▸ Set problem:
Please return the full listing below without altering anything.

▸ Collected data:
==============================

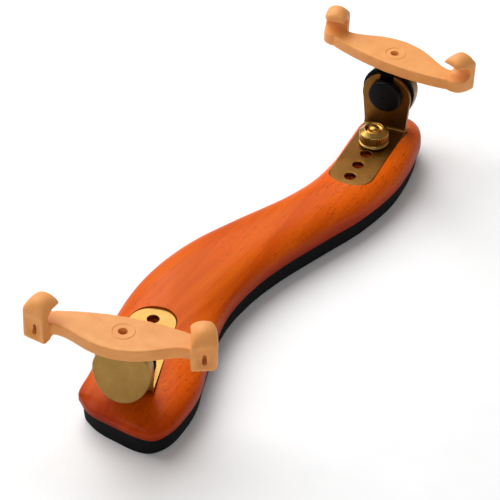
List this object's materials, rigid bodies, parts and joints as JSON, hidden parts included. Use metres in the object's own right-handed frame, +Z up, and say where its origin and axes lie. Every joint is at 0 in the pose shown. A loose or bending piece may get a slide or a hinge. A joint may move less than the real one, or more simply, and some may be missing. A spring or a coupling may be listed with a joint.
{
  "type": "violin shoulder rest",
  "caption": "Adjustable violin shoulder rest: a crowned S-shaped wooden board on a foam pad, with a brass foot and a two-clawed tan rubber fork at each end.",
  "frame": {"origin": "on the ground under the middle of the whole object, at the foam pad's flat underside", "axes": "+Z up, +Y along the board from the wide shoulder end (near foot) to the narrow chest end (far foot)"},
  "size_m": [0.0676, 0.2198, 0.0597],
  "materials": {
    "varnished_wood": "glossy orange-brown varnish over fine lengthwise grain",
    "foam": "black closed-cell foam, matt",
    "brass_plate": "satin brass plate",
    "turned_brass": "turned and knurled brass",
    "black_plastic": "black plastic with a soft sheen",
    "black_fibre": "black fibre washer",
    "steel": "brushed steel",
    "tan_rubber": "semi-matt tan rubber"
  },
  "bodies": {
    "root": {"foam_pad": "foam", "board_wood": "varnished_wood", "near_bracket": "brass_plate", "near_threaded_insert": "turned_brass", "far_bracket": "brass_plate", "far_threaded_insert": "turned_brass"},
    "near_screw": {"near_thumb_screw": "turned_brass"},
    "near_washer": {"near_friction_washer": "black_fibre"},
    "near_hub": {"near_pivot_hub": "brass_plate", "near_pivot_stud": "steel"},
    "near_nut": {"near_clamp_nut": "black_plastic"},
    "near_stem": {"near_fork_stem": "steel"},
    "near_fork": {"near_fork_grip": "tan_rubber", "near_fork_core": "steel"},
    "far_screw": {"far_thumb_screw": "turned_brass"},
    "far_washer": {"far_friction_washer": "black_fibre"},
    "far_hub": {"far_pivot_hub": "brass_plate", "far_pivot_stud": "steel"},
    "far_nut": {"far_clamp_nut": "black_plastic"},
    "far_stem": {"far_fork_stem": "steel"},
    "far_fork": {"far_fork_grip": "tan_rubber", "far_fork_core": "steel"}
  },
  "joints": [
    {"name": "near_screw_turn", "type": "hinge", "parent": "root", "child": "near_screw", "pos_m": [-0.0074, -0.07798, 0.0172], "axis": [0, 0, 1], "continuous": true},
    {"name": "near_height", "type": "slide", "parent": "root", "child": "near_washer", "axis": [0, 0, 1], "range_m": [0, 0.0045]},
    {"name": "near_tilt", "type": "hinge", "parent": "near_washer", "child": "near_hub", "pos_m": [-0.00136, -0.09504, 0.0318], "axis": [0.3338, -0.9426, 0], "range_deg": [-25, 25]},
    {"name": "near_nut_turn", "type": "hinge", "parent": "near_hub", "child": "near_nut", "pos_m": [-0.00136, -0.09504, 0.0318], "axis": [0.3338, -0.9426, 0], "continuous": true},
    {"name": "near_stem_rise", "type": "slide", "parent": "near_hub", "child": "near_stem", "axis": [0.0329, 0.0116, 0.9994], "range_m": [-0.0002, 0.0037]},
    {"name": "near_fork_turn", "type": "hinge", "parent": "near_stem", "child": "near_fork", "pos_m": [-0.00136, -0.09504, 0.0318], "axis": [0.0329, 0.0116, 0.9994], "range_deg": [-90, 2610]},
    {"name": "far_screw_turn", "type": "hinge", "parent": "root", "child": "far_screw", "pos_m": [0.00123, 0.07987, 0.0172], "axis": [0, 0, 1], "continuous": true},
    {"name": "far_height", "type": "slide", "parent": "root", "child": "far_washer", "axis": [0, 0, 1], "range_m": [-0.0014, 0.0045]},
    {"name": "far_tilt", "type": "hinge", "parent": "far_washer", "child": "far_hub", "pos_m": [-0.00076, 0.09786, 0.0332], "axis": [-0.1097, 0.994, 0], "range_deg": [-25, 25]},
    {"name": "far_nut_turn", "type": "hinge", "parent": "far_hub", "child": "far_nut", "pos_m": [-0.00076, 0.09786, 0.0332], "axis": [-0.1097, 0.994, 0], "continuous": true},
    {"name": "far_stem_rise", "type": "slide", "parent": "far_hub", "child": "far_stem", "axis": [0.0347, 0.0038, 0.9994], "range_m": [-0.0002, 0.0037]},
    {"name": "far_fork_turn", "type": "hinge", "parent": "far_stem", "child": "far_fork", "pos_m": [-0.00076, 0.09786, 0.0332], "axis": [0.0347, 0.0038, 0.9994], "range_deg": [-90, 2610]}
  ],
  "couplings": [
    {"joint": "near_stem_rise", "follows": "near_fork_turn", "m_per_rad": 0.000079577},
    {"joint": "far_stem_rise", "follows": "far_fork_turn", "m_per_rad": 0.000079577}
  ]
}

==============================

▸ Response:
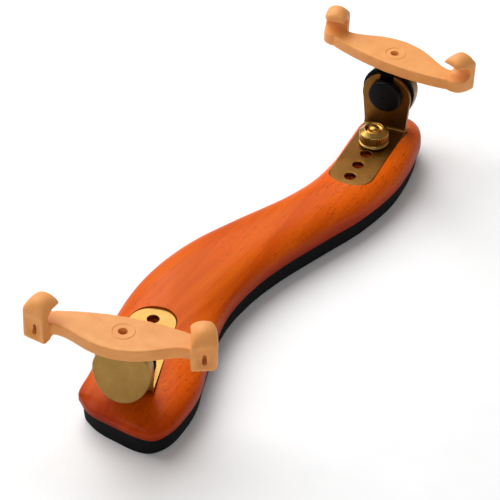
List this object's materials, rigid bodies, parts and joints as JSON, hidden parts included. Use metres in the object's own right-handed frame, +Z up, and say where its origin and axes lie. Every joint is at 0 in the pose shown. A loose or bending piece may get a slide or a hinge. A joint may move less than the real one, or more simply, and some may be missing. A spring or a coupling may be listed with a joint.
{
  "type": "violin shoulder rest",
  "caption": "Adjustable violin shoulder rest: a crowned S-shaped wooden board on a foam pad, with a brass foot and a two-clawed tan rubber fork at each end.",
  "frame": {"origin": "on the ground under the middle of the whole object, at the foam pad's flat underside", "axes": "+Z up, +Y along the board from the wide shoulder end (near foot) to the narrow chest end (far foot)"},
  "size_m": [0.0676, 0.2198, 0.0597],
  "materials": {
    "varnished_wood": "glossy orange-brown varnish over fine lengthwise grain",
    "foam": "black closed-cell foam, matt",
    "brass_plate": "satin brass plate",
    "turned_brass": "turned and knurled brass",
    "black_plastic": "black plastic with a soft sheen",
    "black_fibre": "black fibre washer",
    "steel": "brushed steel",
    "tan_rubber": "semi-matt tan rubber"
  },
  "bodies": {
    "root": {"foam_pad": "foam", "board_wood": "varnished_wood", "near_bracket": "brass_plate", "near_threaded_insert": "turned_brass", "far_bracket": "brass_plate", "far_threaded_insert": "turned_brass"},
    "near_screw": {"near_thumb_screw": "turned_brass"},
    "near_washer": {"near_friction_washer": "black_fibre"},
    "near_hub": {"near_pivot_hub": "brass_plate", "near_pivot_stud": "steel"},
    "near_nut": {"near_clamp_nut": "black_plastic"},
    "near_stem": {"near_fork_stem": "steel"},
    "near_fork": {"near_fork_grip": "tan_rubber", "near_fork_core": "steel"},
    "far_screw": {"far_thumb_screw": "turned_brass"},
    "far_washer": {"far_friction_washer": "black_fibre"},
    "far_hub": {"far_pivot_hub": "brass_plate", "far_pivot_stud": "steel"},
    "far_nut": {"far_clamp_nut": "black_plastic"},
    "far_stem": {"far_fork_stem": "steel"},
    "far_fork": {"far_fork_grip": "tan_rubber", "far_fork_core": "steel"}
  },
  "joints": [
    {"name": "near_screw_turn", "type": "hinge", "parent": "root", "child": "near_screw", "pos_m": [-0.0074, -0.07798, 0.0172], "axis": [0, 0, 1], "continuous": true},
    {"name": "near_height", "type": "slide", "parent": "root", "child": "near_washer", "axis": [0, 0, 1], "range_m": [0, 0.0045]},
    {"name": "near_tilt", "type": "hinge", "parent": "near_washer", "child": "near_hub", "pos_m": [-0.00136, -0.09504, 0.0318], "axis": [0.3338, -0.9426, 0], "range_deg": [-25, 25]},
    {"name": "near_nut_turn", "type": "hinge", "parent": "near_hub", "child": "near_nut", "pos_m": [-0.00136, -0.09504, 0.0318], "axis": [0.3338, -0.9426, 0], "continuous": true},
    {"name": "near_stem_rise", "type": "slide", "parent": "near_hub", "child": "near_stem", "axis": [0.0329, 0.0116, 0.9994], "range_m": [-0.0002, 0.0037]},
    {"name": "near_fork_turn", "type": "hinge", "parent": "near_stem", "child": "near_fork", "pos_m": [-0.00136, -0.09504, 0.0318], "axis": [0.0329, 0.0116, 0.9994], "range_deg": [-90, 2610]},
    {"name": "far_screw_turn", "type": "hinge", "parent": "root", "child": "far_screw", "pos_m": [0.00123, 0.07987, 0.0172], "axis": [0, 0, 1], "continuous": true},
    {"name": "far_height", "type": "slide", "parent": "root", "child": "far_washer", "axis": [0, 0, 1], "range_m": [-0.0014, 0.0045]},
    {"name": "far_tilt", "type": "hinge", "parent": "far_washer", "child": "far_hub", "pos_m": [-0.00076, 0.09786, 0.0332], "axis": [-0.1097, 0.994, 0], "range_deg": [-25, 25]},
    {"name": "far_nut_turn", "type": "hinge", "parent": "far_hub", "child": "far_nut", "pos_m": [-0.00076, 0.09786, 0.0332], "axis": [-0.1097, 0.994, 0], "continuous": true},
    {"name": "far_stem_rise", "type": "slide", "parent": "far_hub", "child": "far_stem", "axis": [0.0347, 0.0038, 0.9994], "range_m": [-0.0002, 0.0037]},
    {"name": "far_fork_turn", "type": "hinge", "parent": "far_stem", "child": "far_fork", "pos_m": [-0.00076, 0.09786, 0.0332], "axis": [0.0347, 0.0038, 0.9994], "range_deg": [-90, 2610]}
  ],
  "couplings": [
    {"joint": "near_stem_rise", "follows": "near_fork_turn", "m_per_rad": 0.000079577},
    {"joint": "far_stem_rise", "follows": "far_fork_turn", "m_per_rad": 0.000079577}
  ]
}